We had a third date arranged, then she cancelled the day before saying she got an email off her tutor that she has to stay extra on her work placement (as a teacher) and attend parents evening so I acted aloof and was like okay maybe another time. She told me that was a really weird text from me, I guess because I acted aloof rather than my usual upbeat self. Then she suggested the following Wednesday, so I agreed.

 

Anyway, she seemed different that week, she wouldn't initiate much. We spoke a little bit a couple of days later, but when I text her she didn't reply straight away. Then I saw she posted on facebook that she got the job she applied for. So I congratulated her on her facebook post, THEN she replied to my text. It was like I had to "encourage" her to respond, yet the week before she was really eager.

 

Later that night, she drunk texts me (she's done this 3 times overall) that her friends want to invite me to their party on the 20th to meet me. The following morning I agree to it but she laughs it off saying she was drunk and told me not to book that day off just yet and she'll talk to me about it on our date.

 

So a few days later, on my birthday, she texts me "Morning What did you get up to last night? Can I ask you a serious question; as I'm new to this dating thing.
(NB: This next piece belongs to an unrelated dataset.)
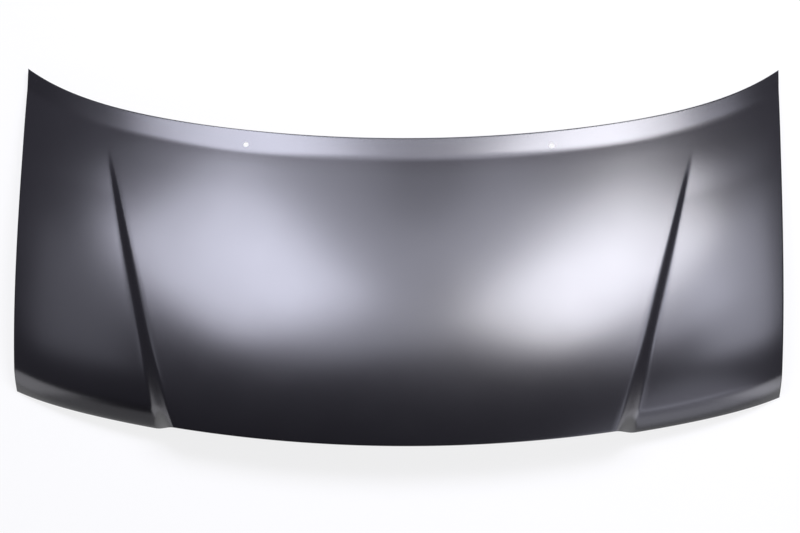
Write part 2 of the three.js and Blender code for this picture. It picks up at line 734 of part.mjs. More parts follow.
function strikerLoop(group, level) {
  const bend = LOOP_WIDE / 2;
  const footZ = -WIRE / 2;
  const foot = bend + LOOP_FOOT;
  const outline = [
    [-foot, footZ],
    [-foot + FOOT_FLAT, footZ],
    [-bend - WIRE * 0.375, footZ - WIRE * 0.25],
    [-bend, footZ - FOOT_BEND],
    [-bend, -LOOP_DROP + bend + WIRE],
    [-bend * 0.8, -LOOP_DROP + WIRE],
    [-bend * 0.4, -LOOP_DROP + WIRE / 8],
  ];
  const mirrored = outline.map(([x, z]) => [-x, z]).reverse();
  const path = [...outline, [0, -LOOP_DROP], ...mirrored].map(([x, z]) => new THREE.Vector3(x, 0, z));
  const circle = new THREE.Shape().absarc(0, 0, WIRE / 2, 0, 2 * Math.PI);
  const extrudePath = new THREE.CatmullRomCurve3(path);
  const sweep = { steps: WIRE_STEPS, curveSegments: WIRE_SIDES, bevelEnabled: false, extrudePath };
  const geometry = new THREE.ExtrudeGeometry(circle, sweep);
  addPart('striker_loop', geometry, zinc, group).position.z = level - FIT;
}

function latchStack() {
  const group = padGroup(pads.latch);
  const bores = [-1, 1].map((end) => [end * STRIKER_BOLT_SPACING / 2, 0, HOLE]);
  let level = -FRAME_SHEET - FIT;
  const cup = plateGeometry(LATCH_LONG, LATCH_WIDE, LATCH_THICK, LATCH_CORNER, bores);
  addPart('latch_reinforcement', cup, coat, group).position.z = level;
  level -= LATCH_THICK + FIT;
  const base = plateGeometry(STRIKER_LONG, STRIKER_WIDE, STRIKER_THICK, STRIKER_CORNER, bores);
  addPart('striker_plate', base, zinc, group).position.z = level;
  level -= STRIKER_THICK;
  strikerLoop(group, level);
  const shank = -level + FIT + NUT_HIGH + BOLT_REACH;
  for (const [tail, end] of [['left', -1], ['right', 1]]) {
    const x = end * STRIKER_BOLT_SPACING / 2;
    addPart(`striker_bolt_${tail}`, boltGeometry(shank), zinc, group).position.set(x, 0, level - FIT);
    weldNut(`striker_nut_${tail}`, x, group);
  }
}

function propSeat() {
  const plate = plateGeometry(PROP_LONG, PROP_WIDE, PROP_THICK, PROP_CORNER, [[0, 0, PROP_BORE]]);
  addPart('prop_rod_seat', plate, coat, padGroup(pads.prop)).position.z = -FRAME_SHEET - FIT;
}

// Mastic pad on a stretch of the flange round a cut-out
function masticPad(name, cellName, start, stretch) {
  const { outer, inner } = flangeRings[cellName];
  const points = [];
  const quads = [];
  for (let k = 0; k <= stretch; k += 1) {
    const m = (start + k) % outer.length;
    for (const share of [MASTIC_INSET, 1 - MASTIC_INSET]) {
      const p = outer[m].clone().lerp(inner[m], share);
      points.push(p.addScaledVector(normalAt(p.x, p.y), FIT + MASTIC_THICK));
    }
    if (k < stretch) {
      quads.push([2 * k, 2 * k + 2, 2 * k + 3, 2 * k + 1]);
    }
  }
  addPart(name, thicken(points, quads, MASTIC_THICK), mastic);
}

outerPanel();
innerFrame();
hingePlate(-1);
hingePlate(1);
latchStack();
propSeat();

const masticPlaces = { middle: [2, 11, 17, 26], front: [1, 10], rear: [6, 13], outer: [2, 17] };
for (const [k, start] of masticPlaces.middle.entries()) {
  masticPad(`mastic_middle_${k + 1}`, 'middle', start, 1);
}
for (const tail of ['left', 'right']) {
  for (const row of ['front', 'rear', 'outer']) {
    for (const [k, start] of masticPlaces[row].entries()) {
      masticPad(`mastic_${row}_${tail}_${k + 1}`, `${row}_${tail}`, start, 1);
    }
  }
}

// The hem's lowest corner stands on the ground
bonnet.updateMatrixWorld(true);
bonnet.position.z = -new THREE.Box3().setFromObject(bonnet, true).min.z;

export default bonnet;
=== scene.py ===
"""Car bonnet in satin black electro-coat, lying outer side up on a pale studio floor.

The fixed CAD frame is loaded first. The outer panel, the inner frame and the striker loop are made
anew as fine surfaces in the same place; the plates, nuts, bolts and mastic pads are kept.
Sizes are in metres: X to the right, Y towards the windscreen, Z up.
"""
import json
import math

import bpy
import numpy as np
from bpy.props import FloatProperty, FloatVectorProperty, IntProperty, PointerProperty
from mathutils import Matrix, Vector


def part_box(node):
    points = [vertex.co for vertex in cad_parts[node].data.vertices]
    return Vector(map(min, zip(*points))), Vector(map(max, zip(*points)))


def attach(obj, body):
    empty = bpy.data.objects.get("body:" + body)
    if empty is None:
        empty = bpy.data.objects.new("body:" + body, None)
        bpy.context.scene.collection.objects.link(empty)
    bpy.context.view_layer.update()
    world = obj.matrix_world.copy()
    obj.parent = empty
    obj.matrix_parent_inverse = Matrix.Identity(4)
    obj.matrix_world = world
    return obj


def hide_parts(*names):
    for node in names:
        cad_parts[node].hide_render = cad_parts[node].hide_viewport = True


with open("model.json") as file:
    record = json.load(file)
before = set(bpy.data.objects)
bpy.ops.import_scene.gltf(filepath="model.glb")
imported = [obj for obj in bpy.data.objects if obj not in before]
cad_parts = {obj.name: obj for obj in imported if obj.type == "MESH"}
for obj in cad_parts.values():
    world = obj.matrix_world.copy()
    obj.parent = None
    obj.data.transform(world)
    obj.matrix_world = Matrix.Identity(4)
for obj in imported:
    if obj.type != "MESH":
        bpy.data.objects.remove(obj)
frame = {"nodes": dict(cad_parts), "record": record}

bl_info = {
    "name": "Car bonnet",
    "version": (1, 0, 0),
    "blender": (4, 5, 0),
    "location": "View3D > Sidebar > Bonnet",
    "description": "Makes the bonnet's pressed sheets, its striker, its finishes and the studio",
    "category": "Object",
}

MM = 0.001
SHARP = math.radians(38)    # edges sharper than this stay crisp
BODY = "root"
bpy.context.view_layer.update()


# Colours

def linear(hex_colour):
    """sRGB hex colour as linear red, green, blue and alpha."""
    levels = [int(hex_colour[k:k + 2], 16) / 255 for k in (1, 3, 5)]
    turned = [level / 12.92 if level <= 0.04045 else ((level + 0.055) / 1.055) ** 2.4 for level in levels]
    return (*turned, 1.0)


# Sizes and colours that a user would change

def length(name, words, default):
    """A length in metres that the sidebar shows with its unit."""
    return FloatProperty(name=name, description=words, default=default, unit="LENGTH", subtype="DISTANCE",
                         precision=5)


def number(name, words, default):
    """A plain number such as a slope or a power."""
    return FloatProperty(name=name, description=words, default=default, precision=4)


def lamp(name, default):
    """How bright a softbox is."""
    return number(name, "Radiance of its face", default)


def colour(name, words, hex_colour):
    """A colour given as sRGB hex."""
    return FloatVectorProperty(name=name, description=words, default=linear(hex_colour), size=4,
                               subtype="COLOR", min=0.0, max=1.0)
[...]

Are you seeing any other girls besides me?". I did have a few facebook statuses of me tagged in locations and saying things like "enjoyed tonight", don't know if it came across as if I was dating others, but she knew I was with a friend as I told her when she asked.

 

I told her that "You're the only girl I'm seeing at this moment", so she wished me happy birthday and said "Okay, that's all I wanted to know". After that, she wrote on my wall saying "Happy Birthday xx".

 

We then texted a little bit and her response times were like 1-2 mins, back to how they used to be.

 

Then the morning of the date she calls me by my pet name and texts saying she's not well, been up all night being sick and not slept, she's having the day off work and going to try sleep it off and that she can't come tonight and that she'll try and make it up to me (second time she cancelled).

 

I asked when she was next free (probably should have left it) then she said Saturday. So I suggested 8:30pm as I was working before that.

 

She said "That's late on, you working during the day?".

 

Then she sends a second text saying "Can't do half 8, just spoke to my dad and he wants to take me out for a celebration tea for me getting my job. Sorry... I am just so busy at the moment, going back to my teaching placement and SATS coming up, etc. I might have to cool this off for a while. I don't want to be messing you around because you're a gentleman and I don't want to come across a , because I'm not like that. Hope that makes sense?"

 

So I just went in agreement and said a few things, wished her luck, etc.

 

Then she said "I don't think I can put the time in and don't want to feel guilty for putting my degree first. I enjoyed the time we spent together and just think it should stop there, so it doesn't get even messier. I sound so selfish 😞 just need to put me first and concentrate on 1 thing! And that's my degree. So sorry for being a and selfish, I hope you can understand where I am coming from."

 

It's odd how she goes from being really eager to being distant.

 

Is that just an excuse because she's not interested? As I believe even the busiest person makes time for someone they like. She does live 23 miles away and takes her 30 mins to see me though.

 

Girls I ask say even if they prioritise their work and it's really important to them and would rather focus on that, if someone is special to them they'll still make the effort.

 

So just an excuse to say she isn't interested or possibly legit based on her explanation? Why did she suddenly go from eager to distant? And why did it take her two weeks to finally send me something like that?

 

I'm just annoyed my time was wasted but I'm talking to other girls. Guess I just wanted a different set of opinions on this.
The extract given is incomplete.